Besides Americans, there are also Europeans, South Americans, and people from every corner of the world. It’s this cultural diversity that makes New York very unique and more open-minded.

What do you like to draw most? Explain your approach to your visual diary.

I love observing people and the things around me, especially in New York City, because you can see all sorts of different people from all around the world. It is so interesting to learn about the different cultures. Making friends with people from other countries definitely brings different perspectives to my life.

I like to draw FOOD because I love to eat! (Fun fact: I eat a lot and probably too much.) I started doing illustrations in my food diary and then expanded it to “Alice’s Diary” that includes the events that occur, food, friends, workouts, etc. It is interesting to record my life and any memorable moments in a visual way and share them with people.

Besides Illustration, you work as a designer at Shutterstock. What do you do?

As a designer, I work on everything from marketing emails to social media assets, posters, invites, and even swag for events.

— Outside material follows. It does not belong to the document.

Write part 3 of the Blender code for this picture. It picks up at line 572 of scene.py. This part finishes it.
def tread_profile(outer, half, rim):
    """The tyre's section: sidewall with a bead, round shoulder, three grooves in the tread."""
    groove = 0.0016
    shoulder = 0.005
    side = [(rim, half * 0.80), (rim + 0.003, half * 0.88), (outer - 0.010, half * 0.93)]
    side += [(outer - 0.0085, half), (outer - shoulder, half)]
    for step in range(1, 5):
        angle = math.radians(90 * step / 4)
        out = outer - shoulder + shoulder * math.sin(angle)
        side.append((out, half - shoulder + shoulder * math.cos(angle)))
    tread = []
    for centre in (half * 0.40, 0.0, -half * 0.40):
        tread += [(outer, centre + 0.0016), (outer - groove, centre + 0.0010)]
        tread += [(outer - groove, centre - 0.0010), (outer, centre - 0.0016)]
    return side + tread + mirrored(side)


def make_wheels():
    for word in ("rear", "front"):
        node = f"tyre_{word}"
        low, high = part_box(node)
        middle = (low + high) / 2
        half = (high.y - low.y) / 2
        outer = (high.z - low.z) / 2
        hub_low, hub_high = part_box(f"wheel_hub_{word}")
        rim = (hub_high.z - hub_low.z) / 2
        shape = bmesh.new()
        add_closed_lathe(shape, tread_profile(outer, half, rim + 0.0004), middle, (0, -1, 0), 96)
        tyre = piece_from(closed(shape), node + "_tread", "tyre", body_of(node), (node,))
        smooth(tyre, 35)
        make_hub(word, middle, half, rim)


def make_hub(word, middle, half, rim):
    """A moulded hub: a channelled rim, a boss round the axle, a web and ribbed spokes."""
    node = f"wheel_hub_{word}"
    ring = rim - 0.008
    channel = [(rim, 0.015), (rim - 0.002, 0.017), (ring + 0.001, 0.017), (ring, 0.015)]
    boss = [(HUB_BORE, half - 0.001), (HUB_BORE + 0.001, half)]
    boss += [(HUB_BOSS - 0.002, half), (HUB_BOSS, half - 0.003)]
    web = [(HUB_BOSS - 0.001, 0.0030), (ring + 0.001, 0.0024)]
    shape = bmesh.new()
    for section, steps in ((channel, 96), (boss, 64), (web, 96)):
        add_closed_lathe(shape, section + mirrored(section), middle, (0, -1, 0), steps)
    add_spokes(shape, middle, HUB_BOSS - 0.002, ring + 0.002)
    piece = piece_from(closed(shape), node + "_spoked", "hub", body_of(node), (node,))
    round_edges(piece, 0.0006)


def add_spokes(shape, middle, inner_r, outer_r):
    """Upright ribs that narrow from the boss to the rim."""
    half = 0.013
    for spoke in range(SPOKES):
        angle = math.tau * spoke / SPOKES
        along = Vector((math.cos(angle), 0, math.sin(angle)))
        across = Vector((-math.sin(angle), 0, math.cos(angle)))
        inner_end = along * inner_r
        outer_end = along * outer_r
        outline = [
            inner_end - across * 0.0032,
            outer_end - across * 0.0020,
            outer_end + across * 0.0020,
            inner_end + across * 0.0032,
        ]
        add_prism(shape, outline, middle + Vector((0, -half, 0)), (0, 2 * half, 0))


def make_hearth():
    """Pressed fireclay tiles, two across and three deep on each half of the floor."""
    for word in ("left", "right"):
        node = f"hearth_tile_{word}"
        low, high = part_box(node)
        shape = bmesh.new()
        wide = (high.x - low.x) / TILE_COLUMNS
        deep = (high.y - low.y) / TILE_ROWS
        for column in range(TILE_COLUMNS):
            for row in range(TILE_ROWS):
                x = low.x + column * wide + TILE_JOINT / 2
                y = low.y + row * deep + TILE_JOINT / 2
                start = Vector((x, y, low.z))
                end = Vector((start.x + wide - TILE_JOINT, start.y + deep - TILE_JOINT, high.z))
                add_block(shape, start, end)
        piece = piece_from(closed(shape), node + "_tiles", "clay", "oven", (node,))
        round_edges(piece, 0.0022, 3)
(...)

What’s your experience like working for a tech company? What do you like and what do you sometimes find challenging?

We are lucky to have a really relaxing working space that helps stimulate our creativity. There’s no dress code, we get free lunches, and there are fun events. I enjoy working with talented individuals and learning from them. It’s definitely busy but I enjoy what I do.

What are your three favourite places in NYC?

Central Park
Pot Pa Hot Pot – they have Taiwanese stinky tofu pot!

How do you see the future evolving for you?

I want to keep growing as an illustrator and designer. I’d love to go back to Taiwan one day and have people know my name.

Who are your favorite artists? If you could ask them any question, what would it be?

My favorite artists of all time are Salvador Dali and James Jean, who is also a Taiwanese American artist. I think most people would ask them questions for answers they want to hear but I’d rather listen to whatever they’d want to tell me.